▶ [Instructions to follow]:
Reproduce all of the data word for word.

Data listing:

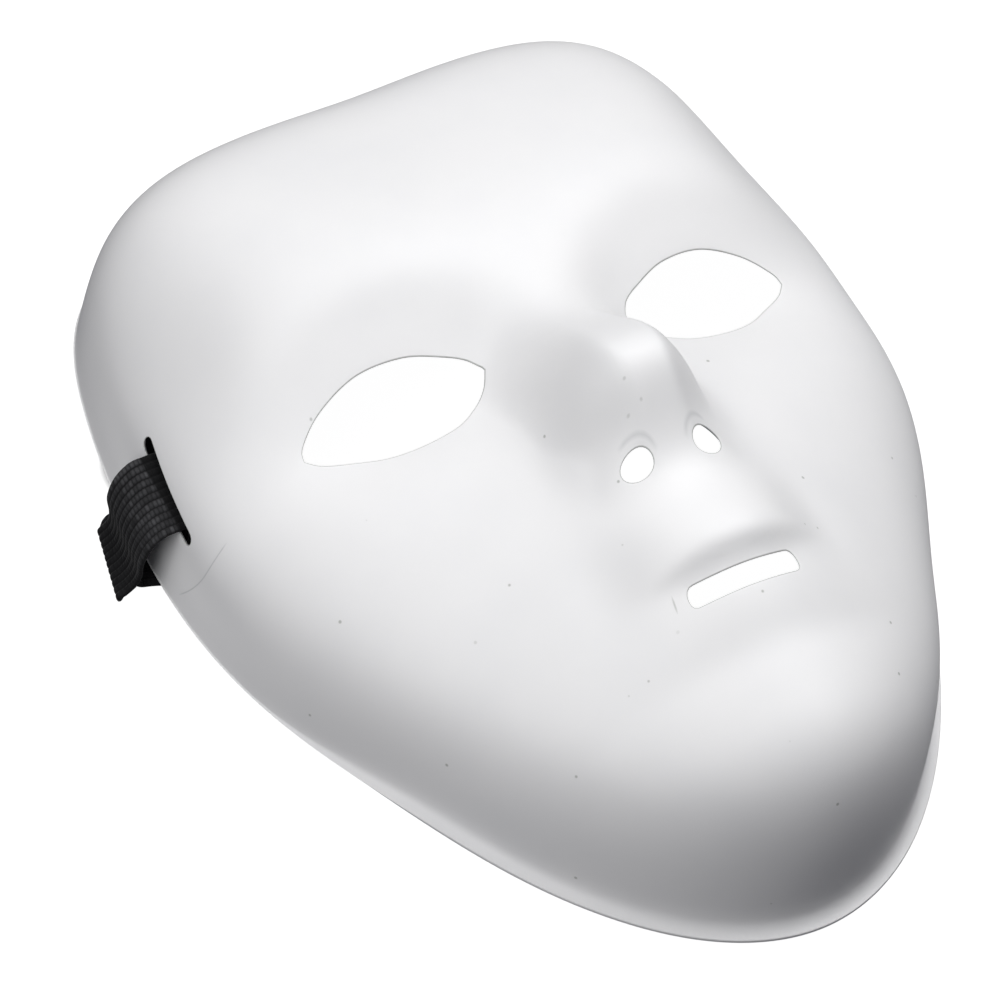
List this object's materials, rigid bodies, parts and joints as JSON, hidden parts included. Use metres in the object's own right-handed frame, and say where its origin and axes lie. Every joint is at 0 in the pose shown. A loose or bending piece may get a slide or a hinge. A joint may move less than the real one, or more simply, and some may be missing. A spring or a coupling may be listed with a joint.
{
  "type": "full face mask",
  "caption": "Blank full-face mask: a thin moulded shell with open eyes, nostrils and mouth, and an elastic head band held in slots at the temples.",
  "frame": {"origin": "middle of the box around the part, on the surface it lies on", "axes": "+X towards the wearer's left side, +Y from the chin to the forehead, +Z out of the face, with the rim down"},
  "size_m": [0.196, 0.2278, 0.0852],
  "materials": {
    "shell_plastic": "smooth white plastic with a soft satin sheen",
    "band_elastic": "matt black ribbed woven elastic"
  },
  "bodies": {
    "root": {"mask_shell": "shell_plastic", "elastic_band": "band_elastic"}
  },
  "joints": []
}
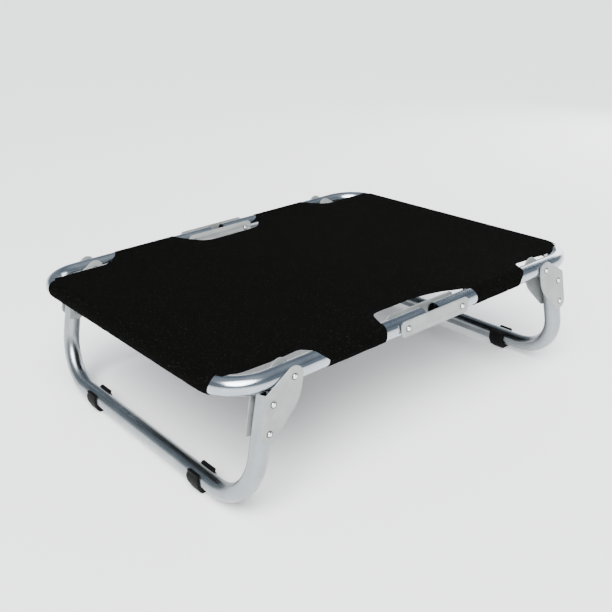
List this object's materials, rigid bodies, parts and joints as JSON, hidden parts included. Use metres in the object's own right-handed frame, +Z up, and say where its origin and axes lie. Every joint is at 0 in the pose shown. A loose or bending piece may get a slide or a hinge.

▶ [Task output]:
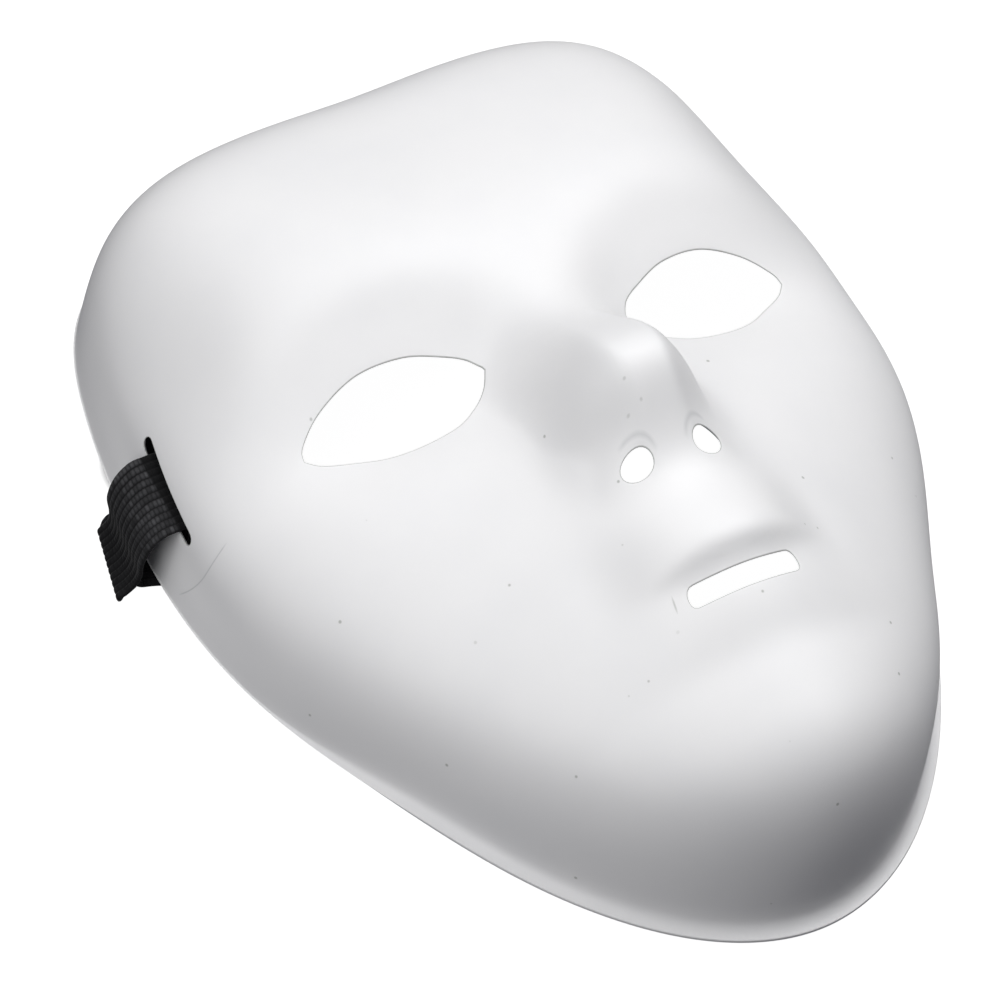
List this object's materials, rigid bodies, parts and joints as JSON, hidden parts included. Use metres in the object's own right-handed frame, and say where its origin and axes lie. Every joint is at 0 in the pose shown. A loose or bending piece may get a slide or a hinge. A joint may move less than the real one, or more simply, and some may be missing. A spring or a coupling may be listed with a joint.
{
  "type": "full face mask",
  "caption": "Blank full-face mask: a thin moulded shell with open eyes, nostrils and mouth, and an elastic head band held in slots at the temples.",
  "frame": {"origin": "middle of the box around the part, on the surface it lies on", "axes": "+X towards the wearer's left side, +Y from the chin to the forehead, +Z out of the face, with the rim down"},
  "size_m": [0.196, 0.2278, 0.0852],
  "materials": {
    "shell_plastic": "smooth white plastic with a soft satin sheen",
    "band_elastic": "matt black ribbed woven elastic"
  },
  "bodies": {
    "root": {"mask_shell": "shell_plastic", "elastic_band": "band_elastic"}
  },
  "joints": []
}
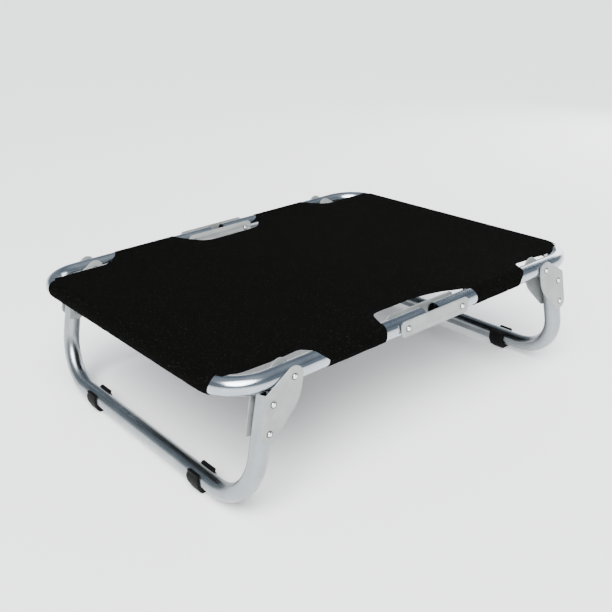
List this object's materials, rigid bodies, parts and joints as JSON, hidden parts included. Use metres in the object's own right-handed frame, +Z up, and say where its origin and axes lie. Every joint is at 0 in the pose shown. A loose or bending piece may get a slide or a hinge.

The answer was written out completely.